== Written exercise ==
In the listing below, locate the line containing "Model this object" and the line containing "from math import sqrt". Output both of them and every line between, exactly as written, and nothing more.

Stored items:
◆ ◆ ◆ ◆ ◆ ◆ ◆

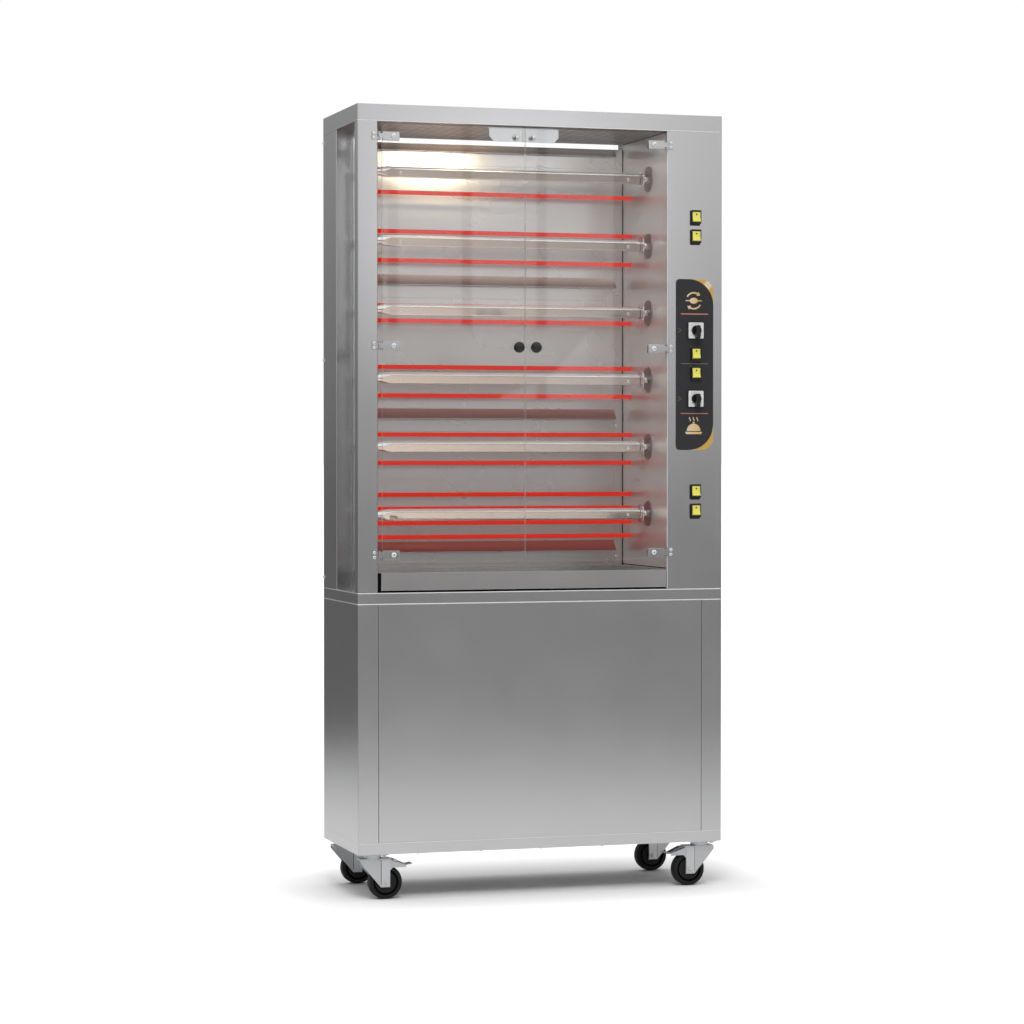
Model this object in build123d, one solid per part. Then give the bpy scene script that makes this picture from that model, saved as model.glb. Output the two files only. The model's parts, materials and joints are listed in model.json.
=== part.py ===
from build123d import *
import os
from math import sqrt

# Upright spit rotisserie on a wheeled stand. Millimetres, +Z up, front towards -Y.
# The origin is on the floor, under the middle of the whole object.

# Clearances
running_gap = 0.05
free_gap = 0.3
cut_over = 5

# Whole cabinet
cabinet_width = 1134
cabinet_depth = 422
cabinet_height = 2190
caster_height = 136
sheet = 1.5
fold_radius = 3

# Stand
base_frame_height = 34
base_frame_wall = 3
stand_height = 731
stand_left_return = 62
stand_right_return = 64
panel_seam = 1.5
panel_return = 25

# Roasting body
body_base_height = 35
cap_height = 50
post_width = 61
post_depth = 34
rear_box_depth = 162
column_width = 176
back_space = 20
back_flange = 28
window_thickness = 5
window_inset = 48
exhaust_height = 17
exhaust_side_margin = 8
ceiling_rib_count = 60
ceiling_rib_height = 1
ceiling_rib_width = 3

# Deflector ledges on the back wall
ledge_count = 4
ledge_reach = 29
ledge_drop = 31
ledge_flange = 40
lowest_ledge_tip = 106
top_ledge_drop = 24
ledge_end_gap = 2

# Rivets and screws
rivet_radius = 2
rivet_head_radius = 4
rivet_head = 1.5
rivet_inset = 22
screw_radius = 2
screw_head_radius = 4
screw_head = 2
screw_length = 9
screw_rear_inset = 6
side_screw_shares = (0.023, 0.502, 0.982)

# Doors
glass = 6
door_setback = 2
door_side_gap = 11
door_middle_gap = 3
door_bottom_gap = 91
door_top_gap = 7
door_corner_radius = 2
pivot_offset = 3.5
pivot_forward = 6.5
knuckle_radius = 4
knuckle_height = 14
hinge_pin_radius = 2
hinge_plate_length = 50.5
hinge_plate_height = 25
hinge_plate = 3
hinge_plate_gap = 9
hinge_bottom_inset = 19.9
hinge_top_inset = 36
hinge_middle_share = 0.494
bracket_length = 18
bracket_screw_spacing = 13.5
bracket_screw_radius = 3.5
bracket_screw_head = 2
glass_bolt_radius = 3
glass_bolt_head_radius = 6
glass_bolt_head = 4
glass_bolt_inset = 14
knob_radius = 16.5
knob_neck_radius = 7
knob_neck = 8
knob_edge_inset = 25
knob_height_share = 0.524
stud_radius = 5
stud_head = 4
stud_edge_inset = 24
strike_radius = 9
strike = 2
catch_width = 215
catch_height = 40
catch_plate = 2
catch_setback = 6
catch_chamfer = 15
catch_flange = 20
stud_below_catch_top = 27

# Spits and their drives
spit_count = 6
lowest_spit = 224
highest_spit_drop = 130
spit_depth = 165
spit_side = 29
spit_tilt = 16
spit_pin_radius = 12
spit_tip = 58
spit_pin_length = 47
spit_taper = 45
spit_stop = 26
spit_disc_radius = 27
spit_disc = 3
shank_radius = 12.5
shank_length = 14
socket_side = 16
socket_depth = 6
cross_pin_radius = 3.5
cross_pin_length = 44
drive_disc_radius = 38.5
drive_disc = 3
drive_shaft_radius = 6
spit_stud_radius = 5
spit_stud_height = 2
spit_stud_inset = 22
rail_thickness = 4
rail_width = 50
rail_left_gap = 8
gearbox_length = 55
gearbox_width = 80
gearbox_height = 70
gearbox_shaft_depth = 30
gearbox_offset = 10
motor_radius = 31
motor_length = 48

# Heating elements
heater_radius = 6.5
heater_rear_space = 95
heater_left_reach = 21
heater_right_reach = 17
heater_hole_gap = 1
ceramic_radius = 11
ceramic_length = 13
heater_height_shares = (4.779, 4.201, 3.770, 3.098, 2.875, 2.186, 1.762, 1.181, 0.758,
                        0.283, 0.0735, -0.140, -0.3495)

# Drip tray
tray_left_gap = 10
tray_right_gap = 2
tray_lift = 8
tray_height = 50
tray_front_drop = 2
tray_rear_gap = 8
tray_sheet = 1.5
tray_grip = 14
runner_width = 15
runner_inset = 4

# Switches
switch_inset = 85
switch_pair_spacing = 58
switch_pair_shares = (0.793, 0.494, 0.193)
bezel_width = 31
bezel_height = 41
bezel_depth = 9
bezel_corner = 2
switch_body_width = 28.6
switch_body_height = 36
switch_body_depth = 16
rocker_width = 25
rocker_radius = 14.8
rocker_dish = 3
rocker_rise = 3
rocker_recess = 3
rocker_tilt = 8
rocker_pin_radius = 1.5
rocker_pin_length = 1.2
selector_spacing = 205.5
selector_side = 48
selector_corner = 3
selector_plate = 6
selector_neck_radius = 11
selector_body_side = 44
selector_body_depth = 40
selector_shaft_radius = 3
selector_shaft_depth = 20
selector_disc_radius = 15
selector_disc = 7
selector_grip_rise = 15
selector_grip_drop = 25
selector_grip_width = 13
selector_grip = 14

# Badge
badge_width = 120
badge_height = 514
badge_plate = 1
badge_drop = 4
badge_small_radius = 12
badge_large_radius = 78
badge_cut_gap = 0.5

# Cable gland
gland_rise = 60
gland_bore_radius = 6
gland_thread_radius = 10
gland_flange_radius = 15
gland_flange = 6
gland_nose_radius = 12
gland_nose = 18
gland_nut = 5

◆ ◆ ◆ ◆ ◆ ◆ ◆

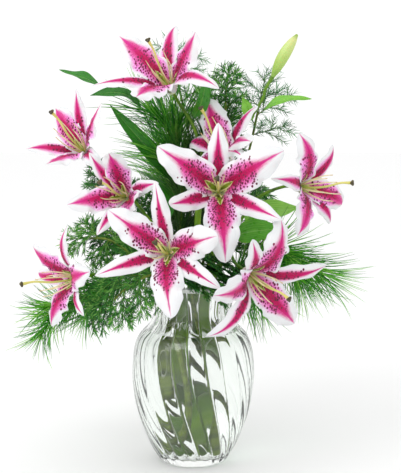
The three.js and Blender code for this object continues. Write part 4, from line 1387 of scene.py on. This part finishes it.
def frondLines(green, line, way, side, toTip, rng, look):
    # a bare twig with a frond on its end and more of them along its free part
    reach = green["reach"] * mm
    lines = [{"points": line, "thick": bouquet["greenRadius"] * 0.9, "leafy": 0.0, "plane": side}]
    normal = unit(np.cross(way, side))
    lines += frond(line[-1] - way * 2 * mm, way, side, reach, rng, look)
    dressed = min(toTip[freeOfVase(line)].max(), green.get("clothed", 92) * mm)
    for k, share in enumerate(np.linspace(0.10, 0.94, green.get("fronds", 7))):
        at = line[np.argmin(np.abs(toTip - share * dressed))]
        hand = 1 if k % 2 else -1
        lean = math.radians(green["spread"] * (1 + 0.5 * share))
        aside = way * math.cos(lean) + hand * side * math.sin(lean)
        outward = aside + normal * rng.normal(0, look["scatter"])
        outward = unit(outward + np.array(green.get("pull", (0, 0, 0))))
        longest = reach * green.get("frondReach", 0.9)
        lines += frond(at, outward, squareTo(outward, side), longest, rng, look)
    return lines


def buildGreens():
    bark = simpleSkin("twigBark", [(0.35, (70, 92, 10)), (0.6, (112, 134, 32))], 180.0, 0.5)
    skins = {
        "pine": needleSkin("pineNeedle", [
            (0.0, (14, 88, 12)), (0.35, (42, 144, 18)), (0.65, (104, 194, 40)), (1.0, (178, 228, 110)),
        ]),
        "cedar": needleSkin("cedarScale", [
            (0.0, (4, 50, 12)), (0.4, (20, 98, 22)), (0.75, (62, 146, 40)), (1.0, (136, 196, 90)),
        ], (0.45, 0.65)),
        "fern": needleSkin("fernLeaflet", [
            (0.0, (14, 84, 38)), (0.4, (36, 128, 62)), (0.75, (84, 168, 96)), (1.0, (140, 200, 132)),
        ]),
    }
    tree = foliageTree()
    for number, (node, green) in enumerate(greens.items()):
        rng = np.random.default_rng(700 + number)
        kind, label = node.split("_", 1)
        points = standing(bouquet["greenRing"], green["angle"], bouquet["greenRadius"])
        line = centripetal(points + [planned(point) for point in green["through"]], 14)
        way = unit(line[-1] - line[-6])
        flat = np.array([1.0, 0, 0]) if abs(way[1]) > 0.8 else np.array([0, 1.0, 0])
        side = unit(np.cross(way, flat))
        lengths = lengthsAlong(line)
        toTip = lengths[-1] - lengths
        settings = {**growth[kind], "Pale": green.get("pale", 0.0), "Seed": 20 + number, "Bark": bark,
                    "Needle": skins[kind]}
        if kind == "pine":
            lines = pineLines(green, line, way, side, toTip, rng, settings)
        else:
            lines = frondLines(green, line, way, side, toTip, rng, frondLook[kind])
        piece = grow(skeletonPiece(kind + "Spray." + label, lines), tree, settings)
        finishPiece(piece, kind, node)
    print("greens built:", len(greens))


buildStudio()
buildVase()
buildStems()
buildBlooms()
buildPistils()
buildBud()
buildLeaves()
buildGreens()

◆ ◆ ◆ ◆ ◆ ◆ ◆

== Result ==
Model this object in build123d, one solid per part. Then give the bpy scene script that makes this picture from that model, saved as model.glb. Output the two files only. The model's parts, materials and joints are listed in model.json.
=== part.py ===
from build123d import *
import os
from math import sqrt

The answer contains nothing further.